**REQUIRED TASK**. Please repeat all of the lines that follow, exactly as written.
-*-
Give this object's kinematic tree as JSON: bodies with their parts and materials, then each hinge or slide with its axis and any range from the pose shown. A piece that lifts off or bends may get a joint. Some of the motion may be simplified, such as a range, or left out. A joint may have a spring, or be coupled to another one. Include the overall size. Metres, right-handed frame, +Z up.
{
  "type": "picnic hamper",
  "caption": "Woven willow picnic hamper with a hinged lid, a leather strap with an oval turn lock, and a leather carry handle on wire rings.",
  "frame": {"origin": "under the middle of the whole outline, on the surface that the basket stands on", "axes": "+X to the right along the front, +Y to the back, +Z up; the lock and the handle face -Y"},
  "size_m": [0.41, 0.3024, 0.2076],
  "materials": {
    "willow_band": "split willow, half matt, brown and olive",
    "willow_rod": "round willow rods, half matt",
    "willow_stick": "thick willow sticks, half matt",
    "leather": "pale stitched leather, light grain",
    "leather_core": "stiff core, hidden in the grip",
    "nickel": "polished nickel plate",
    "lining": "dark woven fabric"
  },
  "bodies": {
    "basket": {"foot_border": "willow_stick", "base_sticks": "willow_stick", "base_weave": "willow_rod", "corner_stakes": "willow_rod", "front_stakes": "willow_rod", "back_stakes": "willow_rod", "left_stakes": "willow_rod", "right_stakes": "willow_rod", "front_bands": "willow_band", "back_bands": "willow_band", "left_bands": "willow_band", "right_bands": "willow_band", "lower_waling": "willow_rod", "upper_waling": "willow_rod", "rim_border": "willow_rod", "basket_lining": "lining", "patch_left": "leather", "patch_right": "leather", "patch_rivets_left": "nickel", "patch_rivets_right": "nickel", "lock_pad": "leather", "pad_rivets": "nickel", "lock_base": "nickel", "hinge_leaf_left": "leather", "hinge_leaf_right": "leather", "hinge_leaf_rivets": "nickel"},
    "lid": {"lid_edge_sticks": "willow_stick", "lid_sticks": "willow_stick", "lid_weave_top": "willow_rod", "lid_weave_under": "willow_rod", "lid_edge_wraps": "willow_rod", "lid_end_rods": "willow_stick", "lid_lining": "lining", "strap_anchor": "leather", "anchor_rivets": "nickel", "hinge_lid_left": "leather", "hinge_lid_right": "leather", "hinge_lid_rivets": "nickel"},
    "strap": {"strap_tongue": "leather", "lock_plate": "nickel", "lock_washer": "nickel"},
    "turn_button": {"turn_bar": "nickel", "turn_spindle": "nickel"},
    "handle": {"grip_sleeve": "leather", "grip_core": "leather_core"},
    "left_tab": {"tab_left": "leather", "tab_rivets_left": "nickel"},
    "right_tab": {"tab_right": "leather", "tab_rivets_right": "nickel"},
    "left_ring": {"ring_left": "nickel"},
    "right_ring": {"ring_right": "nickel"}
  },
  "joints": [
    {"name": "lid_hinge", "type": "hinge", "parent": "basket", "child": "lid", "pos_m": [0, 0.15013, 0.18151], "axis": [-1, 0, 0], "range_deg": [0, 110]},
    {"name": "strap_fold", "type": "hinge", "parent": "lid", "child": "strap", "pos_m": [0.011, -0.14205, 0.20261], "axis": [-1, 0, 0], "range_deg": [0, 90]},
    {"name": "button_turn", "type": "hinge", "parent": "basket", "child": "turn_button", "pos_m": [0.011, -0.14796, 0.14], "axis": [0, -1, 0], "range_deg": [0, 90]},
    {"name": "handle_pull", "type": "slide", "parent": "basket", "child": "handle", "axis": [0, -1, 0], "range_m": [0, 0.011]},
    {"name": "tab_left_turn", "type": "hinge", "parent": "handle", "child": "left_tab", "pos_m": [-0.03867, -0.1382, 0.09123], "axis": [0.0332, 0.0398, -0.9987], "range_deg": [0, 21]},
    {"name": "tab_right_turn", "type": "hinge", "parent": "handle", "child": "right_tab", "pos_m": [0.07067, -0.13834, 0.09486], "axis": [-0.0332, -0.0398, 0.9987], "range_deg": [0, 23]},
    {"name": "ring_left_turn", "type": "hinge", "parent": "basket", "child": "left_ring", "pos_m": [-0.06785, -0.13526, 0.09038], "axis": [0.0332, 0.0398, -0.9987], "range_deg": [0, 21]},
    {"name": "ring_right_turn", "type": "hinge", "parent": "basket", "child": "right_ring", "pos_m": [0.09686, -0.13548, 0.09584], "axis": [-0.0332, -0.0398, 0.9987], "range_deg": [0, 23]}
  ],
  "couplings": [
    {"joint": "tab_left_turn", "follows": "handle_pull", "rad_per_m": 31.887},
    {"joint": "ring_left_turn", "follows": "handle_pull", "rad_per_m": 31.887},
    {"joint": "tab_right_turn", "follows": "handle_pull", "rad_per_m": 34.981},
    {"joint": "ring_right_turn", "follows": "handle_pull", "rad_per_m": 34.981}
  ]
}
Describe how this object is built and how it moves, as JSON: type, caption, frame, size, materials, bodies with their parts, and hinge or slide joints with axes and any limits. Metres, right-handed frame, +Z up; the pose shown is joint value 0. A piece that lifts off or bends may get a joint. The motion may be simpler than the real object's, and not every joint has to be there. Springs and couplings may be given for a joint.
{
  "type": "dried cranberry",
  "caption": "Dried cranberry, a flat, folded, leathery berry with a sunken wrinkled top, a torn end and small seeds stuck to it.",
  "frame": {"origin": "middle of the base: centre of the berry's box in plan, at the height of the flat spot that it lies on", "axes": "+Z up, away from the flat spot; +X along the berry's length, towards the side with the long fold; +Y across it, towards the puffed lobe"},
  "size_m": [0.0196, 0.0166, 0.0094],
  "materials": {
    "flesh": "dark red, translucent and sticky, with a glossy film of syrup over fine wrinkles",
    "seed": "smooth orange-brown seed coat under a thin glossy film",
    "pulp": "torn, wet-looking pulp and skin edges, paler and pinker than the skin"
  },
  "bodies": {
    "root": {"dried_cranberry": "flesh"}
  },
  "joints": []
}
-*-
**RESPONSE FOR THIS EXERCISE**.
Give this object's kinematic tree as JSON: bodies with their parts and materials, then each hinge or slide with its axis and any range from the pose shown. A piece that lifts off or bends may get a joint. Some of the motion may be simplified, such as a range, or left out. A joint may have a spring, or be coupled to another one. Include the overall size. Metres, right-handed frame, +Z up.
{
  "type": "picnic hamper",
  "caption": "Woven willow picnic hamper with a hinged lid, a leather strap with an oval turn lock, and a leather carry handle on wire rings.",
  "frame": {"origin": "under the middle of the whole outline, on the surface that the basket stands on", "axes": "+X to the right along the front, +Y to the back, +Z up; the lock and the handle face -Y"},
  "size_m": [0.41, 0.3024, 0.2076],
  "materials": {
    "willow_band": "split willow, half matt, brown and olive",
    "willow_rod": "round willow rods, half matt",
    "willow_stick": "thick willow sticks, half matt",
    "leather": "pale stitched leather, light grain",
    "leather_core": "stiff core, hidden in the grip",
    "nickel": "polished nickel plate",
    "lining": "dark woven fabric"
  },
  "bodies": {
    "basket": {"foot_border": "willow_stick", "base_sticks": "willow_stick", "base_weave": "willow_rod", "corner_stakes": "willow_rod", "front_stakes": "willow_rod", "back_stakes": "willow_rod", "left_stakes": "willow_rod", "right_stakes": "willow_rod", "front_bands": "willow_band", "back_bands": "willow_band", "left_bands": "willow_band", "right_bands": "willow_band", "lower_waling": "willow_rod", "upper_waling": "willow_rod", "rim_border": "willow_rod", "basket_lining": "lining", "patch_left": "leather", "patch_right": "leather", "patch_rivets_left": "nickel", "patch_rivets_right": "nickel", "lock_pad": "leather", "pad_rivets": "nickel", "lock_base": "nickel", "hinge_leaf_left": "leather", "hinge_leaf_right": "leather", "hinge_leaf_rivets": "nickel"},
    "lid": {"lid_edge_sticks": "willow_stick", "lid_sticks": "willow_stick", "lid_weave_top": "willow_rod", "lid_weave_under": "willow_rod", "lid_edge_wraps": "willow_rod", "lid_end_rods": "willow_stick", "lid_lining": "lining", "strap_anchor": "leather", "anchor_rivets": "nickel", "hinge_lid_left": "leather", "hinge_lid_right": "leather", "hinge_lid_rivets": "nickel"},
    "strap": {"strap_tongue": "leather", "lock_plate": "nickel", "lock_washer": "nickel"},
    "turn_button": {"turn_bar": "nickel", "turn_spindle": "nickel"},
    "handle": {"grip_sleeve": "leather", "grip_core": "leather_core"},
    "left_tab": {"tab_left": "leather", "tab_rivets_left": "nickel"},
    "right_tab": {"tab_right": "leather", "tab_rivets_right": "nickel"},
    "left_ring": {"ring_left": "nickel"},
    "right_ring": {"ring_right": "nickel"}
  },
  "joints": [
    {"name": "lid_hinge", "type": "hinge", "parent": "basket", "child": "lid", "pos_m": [0, 0.15013, 0.18151], "axis": [-1, 0, 0], "range_deg": [0, 110]},
    {"name": "strap_fold", "type": "hinge", "parent": "lid", "child": "strap", "pos_m": [0.011, -0.14205, 0.20261], "axis": [-1, 0, 0], "range_deg": [0, 90]},
    {"name": "button_turn", "type": "hinge", "parent": "basket", "child": "turn_button", "pos_m": [0.011, -0.14796, 0.14], "axis": [0, -1, 0], "range_deg": [0, 90]},
    {"name": "handle_pull", "type": "slide", "parent": "basket", "child": "handle", "axis": [0, -1, 0], "range_m": [0, 0.011]},
    {"name": "tab_left_turn", "type": "hinge", "parent": "handle", "child": "left_tab", "pos_m": [-0.03867, -0.1382, 0.09123], "axis": [0.0332, 0.0398, -0.9987], "range_deg": [0, 21]},
    {"name": "tab_right_turn", "type": "hinge", "parent": "handle", "child": "right_tab", "pos_m": [0.07067, -0.13834, 0.09486], "axis": [-0.0332, -0.0398, 0.9987], "range_deg": [0, 23]},
    {"name": "ring_left_turn", "type": "hinge", "parent": "basket", "child": "left_ring", "pos_m": [-0.06785, -0.13526, 0.09038], "axis": [0.0332, 0.0398, -0.9987], "range_deg": [0, 21]},
    {"name": "ring_right_turn", "type": "hinge", "parent": "basket", "child": "right_ring", "pos_m": [0.09686, -0.13548, 0.09584], "axis": [-0.0332, -0.0398, 0.9987], "range_deg": [0, 23]}
  ],
  "couplings": [
    {"joint": "tab_left_turn", "follows": "handle_pull", "rad_per_m": 31.887},
    {"joint": "ring_left_turn", "follows": "handle_pull", "rad_per_m": 31.887},
    {"joint": "tab_right_turn", "follows": "handle_pull", "rad_per_m": 34.981},
    {"joint": "ring_right_turn", "follows": "handle_pull", "rad_per_m": 34.981}
  ]
}
Describe how this object is built and how it moves, as JSON: type, caption, frame, size, materials, bodies with their parts, and hinge or slide joints with axes and any limits. Metres, right-handed frame, +Z up; the pose shown is joint value 0. A piece that lifts off or bends may get a joint. The motion may be simpler than the real object's, and not every joint has to be there. Springs and couplings may be given for a joint.
{
  "type": "dried cranberry",
  "caption": "Dried cranberry, a flat, folded, leathery berry with a sunken wrinkled top, a torn end and small seeds stuck to it.",
  "frame": {"origin": "middle of the base: centre of the berry's box in plan, at the height of the flat spot that it lies on", "axes": "+Z up, away from the flat spot; +X along the berry's length, towards the side with the long fold; +Y across it, towards the puffed lobe"},
  "size_m": [0.0196, 0.0166, 0.0094],
  "materials": {
    "flesh": "dark red, translucent and sticky, with a glossy film of syrup over fine wrinkles",
    "seed": "smooth orange-brown seed coat under a thin glossy film",
    "pulp": "torn, wet-looking pulp and skin edges, paler and pinker than the skin"
  },
  "bodies": {
    "root": {"dried_cranberry": "flesh"}
  },
  "joints": []
}